Inverting the above we have $(P^{-1})^{T} \left(\begin{matrix} X^{T}X & X^TZ \\ Z^TX & Z^TZ \end{matrix}\right)^{-1} P^{-1} = \left( \begin{matrix} (X^TX)^{-1} & 0 \\ 0 & 0\end{matrix}\right) + \left(\begin{matrix} 0 & 0 \\ 0 & W^{-1}\end{matrix}\right). $

Since $P^{-1} = \left( \begin{matrix} I & 0 \\ Z^TX(X^TX)^{-1} & I \end{matrix} \right) $ we also have $(P^{-1})^T \left( \begin{matrix} (X^TX)^{-1} & 0 \\ 0 & 0\end{matrix}\right) P^{-1} = \left( \begin{matrix} (X^TX)^{-1} & 0 \\ 0 & 0\end{matrix}\right) $.

So we have the identity $$ (P^{-1})^{T}\left(\left(\begin{matrix} X^{T}X & X^TZ \\ Z^TX & Z^TZ \end{matrix}\right)^{-1} - \left( \begin{matrix} (X^TX)^{-1} & 0 \\ 0 & 0\end{matrix}\right) \right) P^{-1} = \left(\begin{matrix} 0 & 0 \\ 0 & W^{-1}\end{matrix}\right)$$

that is

$$ \left(\begin{matrix} X^{T}X & X^TZ \\ Z^TX & Z^TZ \end{matrix}\right)^{-1} - \left( \begin{matrix} (X^TX)^{-1} & 0 \\ 0 & 0\end{matrix}\right) = P^T \left( \begin{matrix} 0 & 0 \\ 0 & W^{-1} \end{matrix} \right) P. $$

Since $W$ is symmetric positive definite matrix, so is $W^{-1}$ and the right hand side is positive semi-definite.

Answer 2

I will assume $Z$ is a column vector.

Let $P_{\perp} = I - X(X^TX)^{-1}X^T$. This is the orthogonal projector to the orthogonal complement of column space of $X$ and is idempotent and symmetric.

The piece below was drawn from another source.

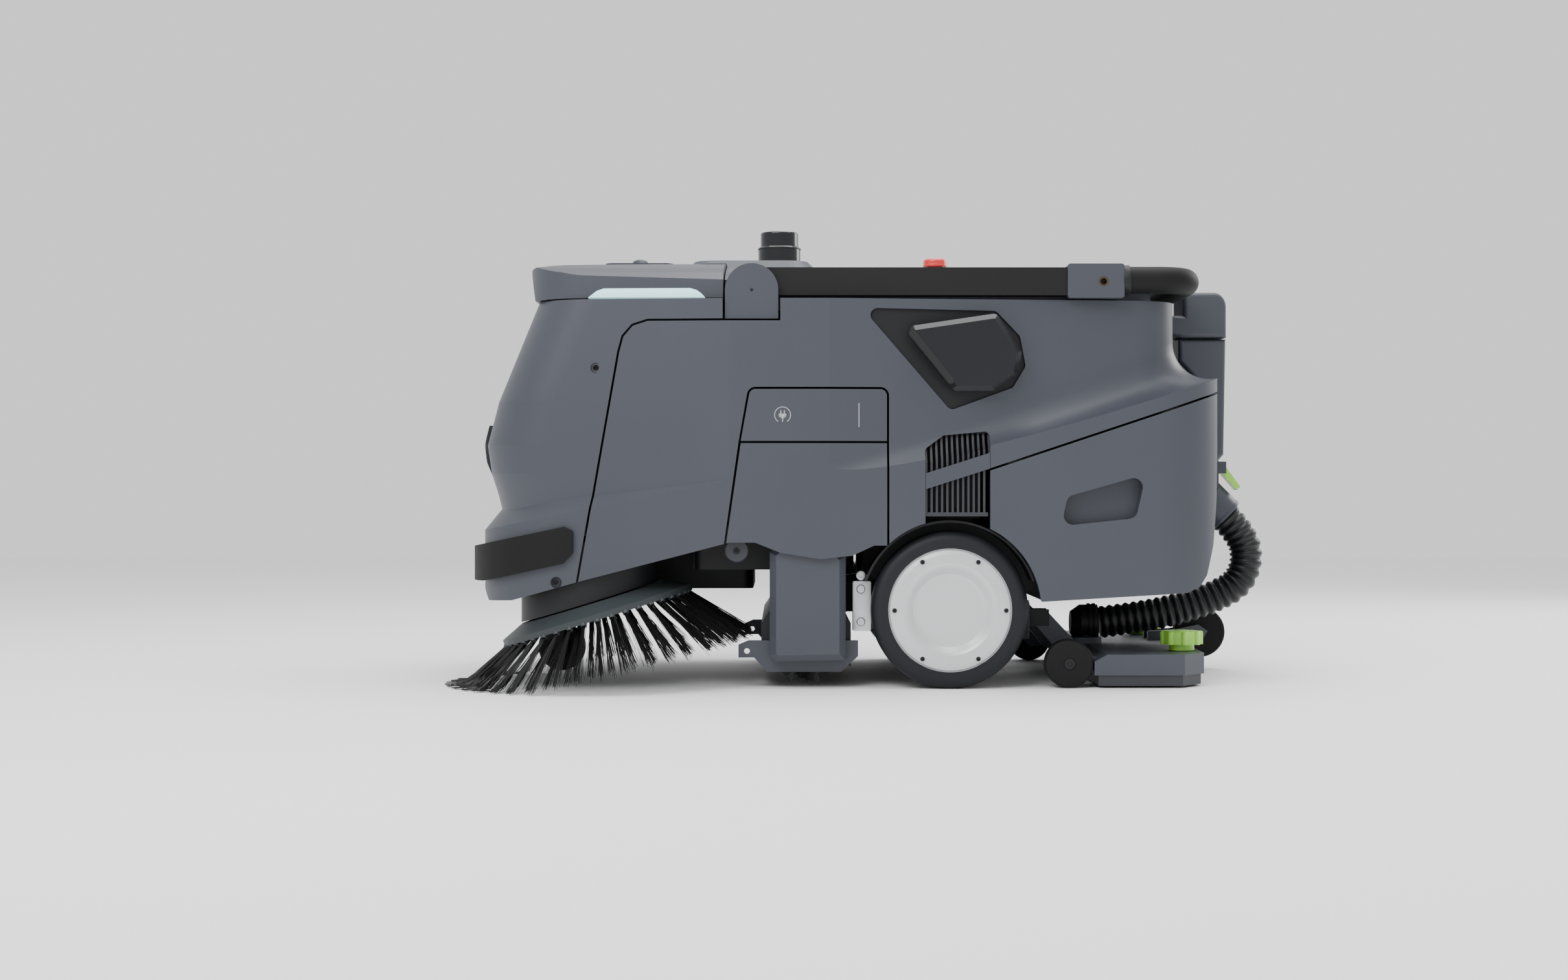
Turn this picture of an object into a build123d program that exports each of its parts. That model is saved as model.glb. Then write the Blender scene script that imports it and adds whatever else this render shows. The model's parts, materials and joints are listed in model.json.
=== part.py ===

Let $\hat{\beta} = (X^TX)^{-1}X^TZ$. This is the vector of coefficients obtained from regressing $Z$ on $X$.

I will assume $Z$ does not lie completely in column space of $X$, so $S^2 = ||P_{\perp}Z||^2 = Z^TP_{\perp}Z = Z^TZ - Z^TX(X^TX)^{-1}X^TZ \neq 0$. Note $S^2$ is the residual sum of squares.

Recall the formula for inverting a partitioned matrix $$ \left( \begin{matrix} A & B\\ C & D \end{matrix}\right)^{-1} = \left( \begin{matrix} A^{-1} + A^{-1}B (D - CA^{-1}B)^{-1}CA^{-1} & -A^{-1}B(D - CA^{-1}B)^{-1}\\ -(D - CA^{-1}B)^{-1}CA^{-1} & (D - CA^{-1}B)^{-1} \end{matrix}\right). $$

Applying this formula we get $$ \left(\begin{matrix} X^TX & X^TZ\\ Z^TX & Z^TZ\end{matrix}\right)^{-1}=\left(\begin{matrix}(X^TX)^{-1} + \dfrac{\hat{\beta}\hat{\beta}^T}{S^2} & -\dfrac{\hat{\beta}}{S^2}\\ \dfrac{-\hat{\beta}^T}{S^2} & \dfrac{1}{S^2}\end{matrix}\right).$$

So $$ D = \left( \begin{matrix} \dfrac{\hat{\beta}\hat{\beta}^T}{S^2} & -\dfrac{\hat{\beta}}{S^2}\\ \dfrac{-\hat{\beta}^T}{S^2} & \dfrac{1}{S^2}\ \end{matrix} \right) = \left( \begin{matrix} \dfrac{\hat{\beta}}{S} \\ \dfrac{-1}{S} \end{matrix}\right) \left( \begin{matrix} \dfrac{\hat{\beta}^T}{S} & \dfrac{-1}{S} \end{matrix}\right) $$ and so D is clearly positive semidefinite as it is of the form $uu^T$.